I'm not really complaining about this phenomenon, as I've certainly benefited from it on a few occasions now, but...
It seems to me that a question in the form "I can't be bothered to read my copy of the rules. Does card x work in way y, or not?", which is answered inside of five seconds by a passing diehard ("It certainly does, as it clearly says on P13 - I've c&p'd the relevant paragraph here") will before long earn the answerer an easy three figures of reputation, as everyone else who looks at the question goes into an upvote-clicking frenzy.
Far be it from me to say there is no value to an objectively correct answer! But I'm wondering if I'm approaching things in the wrong way. Here's how I do things. If I ask a question and I get a brief, but obviously correct answer, I bestow upon that answer a green tick. If I get an answer that goes above and beyond, is interesting, or makes me laugh, I may also upvote.

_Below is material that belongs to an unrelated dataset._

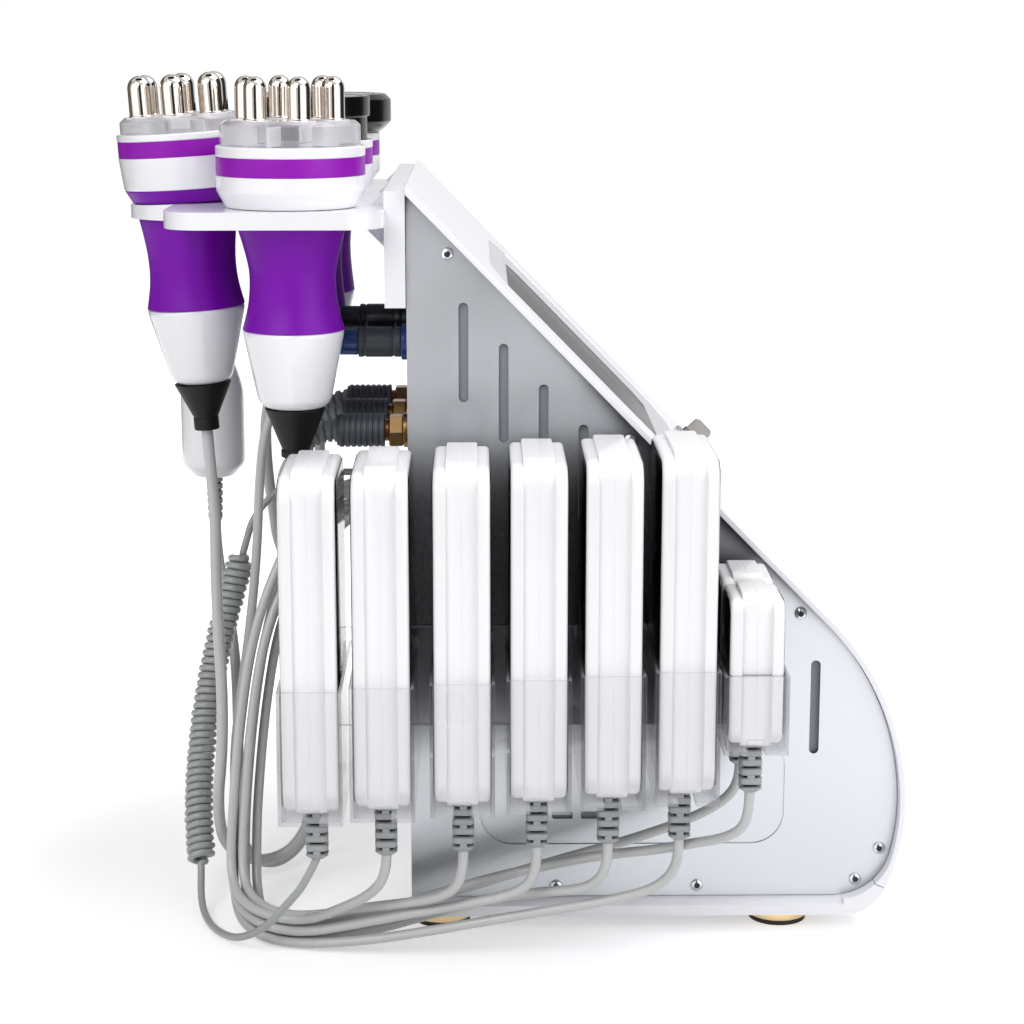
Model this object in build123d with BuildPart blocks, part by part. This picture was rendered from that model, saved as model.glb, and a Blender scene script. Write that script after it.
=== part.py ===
"""Body sculpting machine: a wedge-shaped desktop cabinet with a sloping screen,
a shelf of five lift-out handpieces behind it, a clear rack of eight lift-out
laser pads on its near side, and the cords that join them to the rear panel.

Millimetres, +Z up, +X towards the front of the cabinet (its nose), -Y towards
the rack of pads. The origin is the middle of the machine's footprint, on the
surface that it stands on. Sizes are given from the cabinet's rear, near, lowest
corner, and at() moves them to that frame.
"""

import math
import os

from build123d import *

os.makedirs("parts", exist_ok=True)

# Driving dimensions
cabinet_depth = 272.0        # rear face to the furthest point of the nose
cabinet_height = 411.7       # floor to the rear top edge
cabinet_width = 265.0
ground_gap = 10.5            # floor to the underside of the base
wall = 3.0                   # front cover
base_thickness = 8.6
panel_recess = 8.0           # side panels lie this far inside the rims
panel_thickness = 2.0
fit = 0.3                    # gap between neighbouring fixed pieces
overrun = 2.0                # extra reach of every cutting solid

near_column = 60.5           # handpiece column next to the cabinet, behind its rear face
far_column = 121.5           # handpiece column away from the cabinet
first_handpiece = 20.0       # from the near rim to the first handpiece of the near column
handpiece_pitch = 95.0       # along the near column
stagger = 50.0               # the far column starts this much later
shelf_top = 400.0
shelf_thickness = 9.0
seat_gap = 0.2               # under a handpiece that sits on the shelf
hole_gap = 0.8               # around the widest part that passes a shelf hole

pad_thickness = 28.4
pad_depth = 84.0
pad_height = 178.5
pocket_wall = 1.6
pocket_gap = 0.6             # each side of a pad in its pocket
pad_front_gap = 0.8          # between a pad and its pocket's front wall
pocket_height = 70.0
pocket_pitch = 38.2
rack_reach = 105.0           # side panel's outer face to the pockets' front face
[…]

If I see a correct answer, I don't auto-upvote it (unless there's some controversy in the answers, and a wrong answer is in danger of gaining supremacy!). Should I? I guess it's valid to say that an answer that's correct looks more obviously correct if it's been upvoted a dozen times, which could reduce confusion.
At the risk of a glib analogy, suppose on the Mathematics stack exchange someone asks "What is the answer to 1 + 1?" Within three seconds someone has answered "2". Should this earn ten thousand points of reputation over the years because it's (under most reasonable circumstances) correct, while the person who cracked Fermat's Last Theorem only earns a few points, because no one has the time to wade through the hundreds of pages of proofs that made up their answer.
My philosophy is this: upvote more questions that aren't basic and more answers that aren't obvious. That green tick is reward enough for people (like me, quite often) who are just on the site all the time with nothing better to do, and who can find the appropriate paragraph in a rulebook! Or have I got the wrong end of the Stack entirely?